Pesticides might ensure you get a fuller crop in your backyard, but really, can't the average homeowner live with losing a small percentage of fruit to insects if it means healthier fruit and a better environment?
Pesticides might ensure you get a fuller crop in your backyard, but really, can't the average homeowner live with losing a small percentage of fruit to insects if it means healthier fruit and a better environment?
Our apple tree on The Homestead recieves no petsticides and we have the best apple pies...Yummy!
in August
So what are the best ways to grow fruit without using pesticides?

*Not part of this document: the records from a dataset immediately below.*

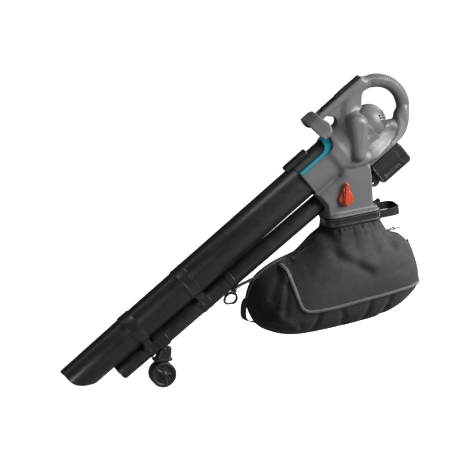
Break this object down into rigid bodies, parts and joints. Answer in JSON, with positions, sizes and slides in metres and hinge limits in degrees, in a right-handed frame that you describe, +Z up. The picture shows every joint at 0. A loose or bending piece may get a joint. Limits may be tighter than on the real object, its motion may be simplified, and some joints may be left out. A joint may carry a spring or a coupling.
{
  "type": "leaf vacuum mulcher",
  "caption": "Cordless garden blower and leaf vacuum with a shredding fan, long suction tube over a slim blower tube, support wheels, ring handle and hanging collection bag.",
  "frame": {"origin": "point on the ground midway between the two support wheels, straight below their axle, with the machine in its working attitude", "axes": "+Z up; +X to the machine's rear, from the suction mouth towards the battery; +Y to its right, so the mode lever is on the -Y side"},
  "size_m": [1.0885, 0.219, 0.8923],
  "materials": {
    "tube_black": "glossy black moulded tube with fine flow lines",
    "coupling_black": "fine-grained black moulding",
    "housing_grey": "satin dark grey fine spark-eroded texture",
    "accent_teal": "smooth teal trim",
    "lever_orange": "glossy orange",
    "grip_soft": "soft-touch dimpled elastomer",
    "panel_black": "piano black panel",
    "bag_fabric": "dark grey woven polyester",
    "webbing": "black woven webbing",
    "battery_black": "black ribbed battery casing",
    "steel": "plated steel",
    "blade_steel": "hardened steel",
    "fan_plastic": "glass-filled black fan",
    "stator_iron": "laminated iron",
    "copper": "plated contact",
    "board_green": "printed circuit board",
    "cell_blue": "shrink-wrapped cell",
    "seal_rubber": "foam rubber seal",
    "wheel_black": "moulded wheel",
    "wire_red": "insulated wire",
    "zip_black": "coil zip"
  },
  "bodies": {
    "machine": {"suction_nozzle": "tube_black", "suction_tube_middle": "tube_black", "suction_tube_upper": "tube_black", "blower_nozzle": "tube_black", "blower_coupling_lower": "coupling_black", "blower_tube_middle": "tube_black", "blower_coupling_upper": "coupling_black", "blower_tube_upper": "tube_black", "tube_bridges": "coupling_black", "wheel_bracket": "coupling_black", "wheel_axle": "steel", "axle_caps": "wheel_black", "strap_hook": "coupling_black", "strap_eyelet": "steel", "housing_left": "housing_grey", "housing_right": "housing_grey", "housing_screws": "steel", "inlet_socket": "tube_black", "accent_trim": "accent_teal", "front_handle": "housing_grey", "front_handle_pad": "grip_soft", "grip_cover": "grip_soft", "control_panel": "panel_black", "status_window": "panel_black", "power_switch": "coupling_black", "motor_bearings": "steel", "motor_stator": "stator_iron", "motor_end_plate": "fan_plastic", "motor_cover": "housing_grey", "battery_dock": "coupling_black", "battery_contacts": "copper", "control_board": "board_green", "wiring": "wire_red", "outlet_seal": "seal_rubber", "bag_collar": "coupling_black", "latch_pin": "steel", "bag_carry_loop": "coupling_black", "bag_body": "bag_fabric", "bag_panel": "bag_fabric", "bag_front_handle": "webbing", "bag_zip": "zip_black", "bag_strap": "webbing"},
    "wheel_left": {"wheel_left": "wheel_black"},
    "wheel_right": {"wheel_right": "wheel_black"},
    "rotor": {"rotor_shaft": "steel", "rotor_core": "stator_iron", "impeller": "fan_plastic", "shredder_blade": "blade_steel", "impeller_nut": "steel"},
    "mode_selector": {"diverter_drum": "fan_plastic", "mode_lever": "lever_orange", "lever_screw": "steel"},
    "power_slider": {"power_slider": "coupling_black"},
    "tube_release_button": {"tube_release_button": "coupling_black"},
    "battery": {"battery_case_upper": "battery_black", "battery_case_lower": "battery_black", "battery_cells": "cell_blue"},
    "battery_latch": {"battery_latch": "battery_black"},
    "collar_latch": {"collar_latch": "coupling_black"},
    "bag_d_ring": {"bag_d_ring": "steel"}
  },
  "joints": [
    {"name": "wheel_left_spin", "type": "hinge", "parent": "machine", "child": "wheel_left", "pos_m": [0, -0.014, 0.038], "axis": [0, 1, 0], "continuous": true},
    {"name": "wheel_right_spin", "type": "hinge", "parent": "machine", "child": "wheel_right", "pos_m": [0, 0.014, 0.038], "axis": [0, 1, 0], "continuous": true},
    {"name": "rotor_spin", "type": "hinge", "parent": "machine", "child": "rotor", "pos_m": [0.58297, 0, 0.71437], "axis": [0.7826, 0, 0.6225], "continuous": true},
    {"name": "mode_turn", "type": "hinge", "parent": "machine", "child": "mode_selector", "pos_m": [0.545, 0, 0.5385], "axis": [0, -1, 0], "range_deg": [0, 90]},
    {"name": "power_slide", "type": "slide", "parent": "machine", "child": "power_slider", "axis": [0.7826, 0, 0.6225], "range_m": [0, 0.03]},
    {"name": "tube_release_slide", "type": "slide", "parent": "machine", "child": "tube_release_button", "axis": [0.7826, 0, 0.6225], "range_m": [0, 0.008], "stiffness_N_per_m": 200},
    {"name": "battery_slide", "type": "slide", "parent": "machine", "child": "battery", "axis": [0.7826, 0, 0.6225], "range_m": [0, 0.112]},
    {"name": "battery_latch_press", "type": "slide", "parent": "battery", "child": "battery_latch", "axis": [-0.7826, 0, -0.6225], "range_m": [0, 0.003], "stiffness_N_per_m": 300},
    {"name": "collar_latch_tilt", "type": "hinge", "parent": "machine", "child": "collar_latch", "pos_m": [0.65837, 0, 0.48993], "axis": [0, 1, 0], "range_deg": [0, 35]},
    {"name": "d_ring_swing", "type": "hinge", "parent": "machine", "child": "bag_d_ring", "pos_m": [0.7125, 0, 0.424], "axis": [0, 1, 0], "range_deg": [-60, 15]}
  ]
}
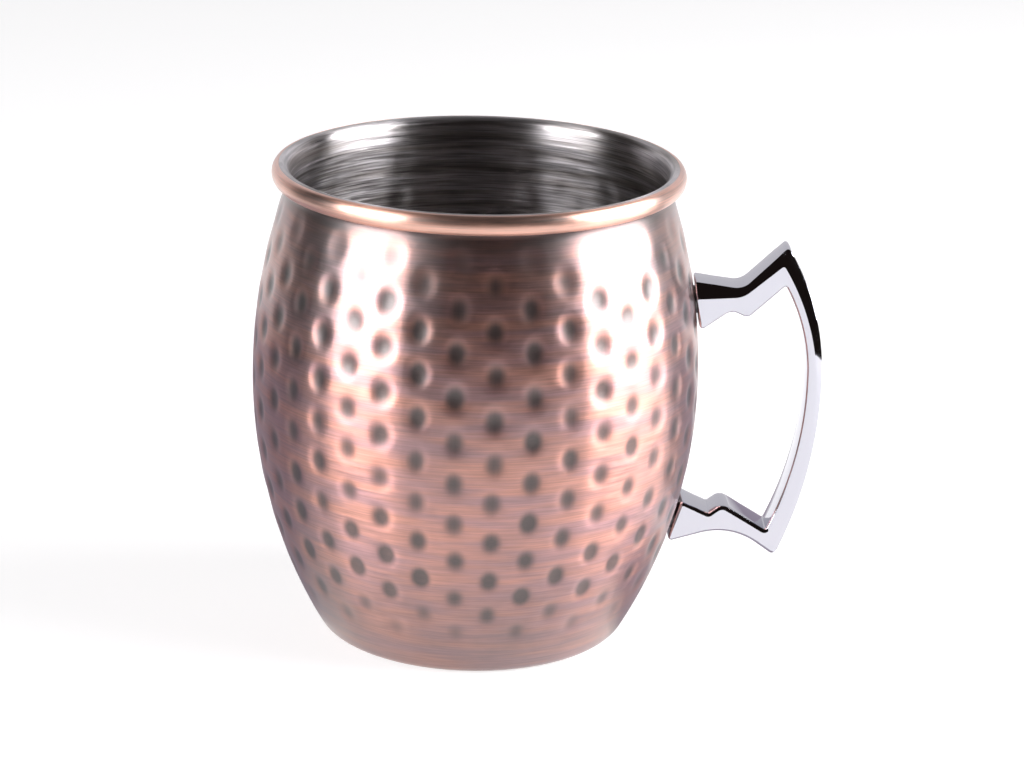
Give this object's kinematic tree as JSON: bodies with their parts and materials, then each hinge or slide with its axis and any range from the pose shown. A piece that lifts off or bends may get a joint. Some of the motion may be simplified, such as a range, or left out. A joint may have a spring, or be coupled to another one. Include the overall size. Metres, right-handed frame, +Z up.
{
  "type": "mug",
  "caption": "Barrel-shaped drinking mug in antique copper over steel, with a dimpled wall, a rolled rim and an angular polished cast handle.",
  "frame": {"origin": "centre of the foot ring, on the surface that the mug stands on", "axes": "+Z up along the cup's axis, +X from the axis towards the handle, +Y across the handle"},
  "size_m": [0.1186, 0.093, 0.1],
  "materials": {
    "brushed_stainless": "drawn stainless steel, brushed around the axis",
    "antique_copper": "copper plating, darkened and then brushed around the axis",
    "polished_chrome": "polished chrome plating on a zinc casting",
    "plain_steel": "plain turned steel",
    "weld_metal": "dark weld metal"
  },
  "bodies": {
    "root": {"steel_cup": "brushed_stainless", "copper_skin": "antique_copper", "handle": "polished_chrome", "upper_weld_pin": "plain_steel", "lower_weld_pin": "plain_steel", "upper_weld_bead": "weld_metal", "lower_weld_bead": "weld_metal"}
  },
  "joints": []
}
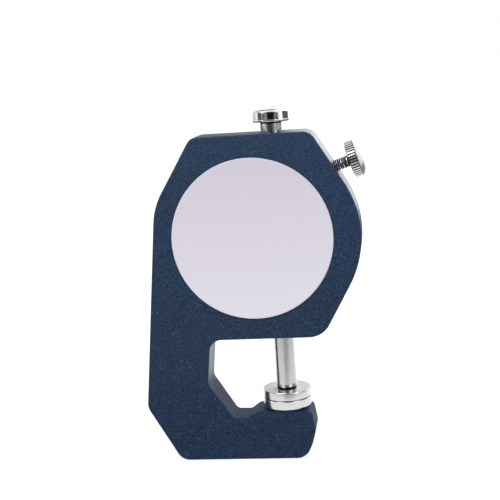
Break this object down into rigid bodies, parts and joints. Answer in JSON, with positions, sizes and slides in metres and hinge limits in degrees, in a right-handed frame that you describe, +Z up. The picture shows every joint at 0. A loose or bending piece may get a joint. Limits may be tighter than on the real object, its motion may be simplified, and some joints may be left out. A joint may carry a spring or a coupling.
{
  "type": "dial thickness gauge",
  "caption": "Pocket dial thickness gauge: cast C-shaped frame with a sprung vertical spindle, flat contact discs, lifting knob, clamp screw and round dial.",
  "frame": {"origin": "on the flat foot under the lower jaw, below the dial axis and halfway through the cast body's thickness", "axes": "+Z up along the spindle's travel, -Y the way the dial faces, +Y the labelled back, +X towards the frame's spine"},
  "size_m": [0.0579, 0.0197, 0.0877],
  "materials": {
    "cast_body": "dark blue speckled enamel, satin",
    "label": "pale printed label, semi-gloss",
    "lapped_steel": "lapped hardened steel",
    "ground_steel": "ground steel",
    "bright_chrome": "polished chrome plating",
    "spring_steel": "spring steel wire",
    "brass": "turned brass",
    "plate_brass": "stamped brass sheet",
    "dial_white": "matt white dial paint",
    "pointer_black": "matt black",
    "rehaut_black": "moulded black ring",
    "crystal": "clear crystal"
  },
  "bodies": {
    "frame": {"frame_casting": "cast_body", "back_label": "label", "anvil_disc": "lapped_steel", "spindle_bush_upper": "brass", "spindle_bush_lower": "brass", "spring_post": "ground_steel", "return_spring": "spring_steel", "base_plate": "plate_brass", "bridge_plate": "plate_brass", "pillars": "brass", "plate_screws": "ground_steel", "bridge_screws": "ground_steel", "hairspring": "spring_steel", "hairspring_stud": "brass", "bezel_wire": "spring_steel"},
    "spindle": {"spindle": "ground_steel", "lifting_knob": "bright_chrome", "contact_disc": "lapped_steel", "rack_block": "ground_steel", "rack": "ground_steel", "rack_screws": "ground_steel", "spring_pin": "ground_steel"},
    "centre_arbor": {"centre_arbor": "ground_steel", "pointer": "pointer_black"},
    "takeup": {"takeup_arbor": "ground_steel", "takeup_gear": "plate_brass", "collet": "brass"},
    "bezel": {"bezel": "bright_chrome", "crystal": "crystal", "dial_face": "dial_white", "rehaut_ring": "rehaut_black", "dial_ring": "spring_steel"},
    "lock_plug": {"lock_plug": "brass"},
    "lock_screw": {"lock_screw": "bright_chrome"}
  },
  "joints": [
    {"name": "spindle_slide", "type": "slide", "parent": "frame", "child": "spindle", "axis": [0, 0, 1], "range_m": [0, 0.01], "stiffness_N_per_m": 50, "springref_m": -0.02, "deforming": ["return_spring"]},
    {"name": "centre_arbor_turn", "type": "hinge", "parent": "frame", "child": "centre_arbor", "pos_m": [0, -0.006, 0.0566], "axis": [0, 1, 0], "range_deg": [-2, 362]},
    {"name": "takeup_turn", "type": "hinge", "parent": "frame", "child": "takeup", "pos_m": [0.00535, -0.006, 0.05125], "axis": [0, 1, 0], "range_deg": [-98, 2]},
    {"name": "bezel_turn", "type": "hinge", "parent": "frame", "child": "bezel", "pos_m": [0, -0.009, 0.0566], "axis": [0, -1, 0], "continuous": true},
    {"name": "lock_plug_slide", "type": "slide", "parent": "frame", "child": "lock_plug", "axis": [-0.9537, 0, 0.3007], "range_m": [0, 0.00075]},
    {"name": "lock_screw_turn", "type": "hinge", "parent": "lock_plug", "child": "lock_screw", "pos_m": [-0.02446, 0, 0.07415], "axis": [-0.9537, 0, 0.3007], "range_deg": [-5, 545]}
  ],
  "couplings": [
    {"joint": "centre_arbor_turn", "follows": "spindle_slide", "rad_per_m": 628.32},
    {"joint": "takeup_turn", "follows": "spindle_slide", "rad_per_m": -167.55},
    {"joint": "lock_screw_turn", "follows": "lock_plug_slide", "rad_per_m": 12566}
  ]
}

Please comment and help other interested people!
in August
The best way is to grow more plants than you could need, so the bugs and birds can have some, and you still get some. In time, natural predators will help you control your pests.
in August
I don't use any chemicals on my blueberries, strawberries, or raspberries. They aren't trees but I don't have room for trees where I live now. I can guarantee that when I do have fruit trees I will never apply poison to them or any other food I grow.
I agree with Bridget, plant extra. Also, enhance the biodiversity of your garden to insure predator species, plant sacrificial plants, plant varieties that are well adapted to the climate you live in, keep them healthy with good soil building, plant small areas of one species intermingled with other beneficial plants, avoid monoculture.
in September
Here's a tip for keeping codling moth (and similar) out of fruit trees:
in late summer, tie wide strips of corrugated cardboard around the trunk of the tree. the larval stage of the moth will (instead of climbing up the tree) settle in to the nice cosy cardboard and call it home. early to mid spring, before they re-activate, take the cardboard off and burn it. a year or two at most, no more codling moth. (and you recycle a bit of cardboard too!)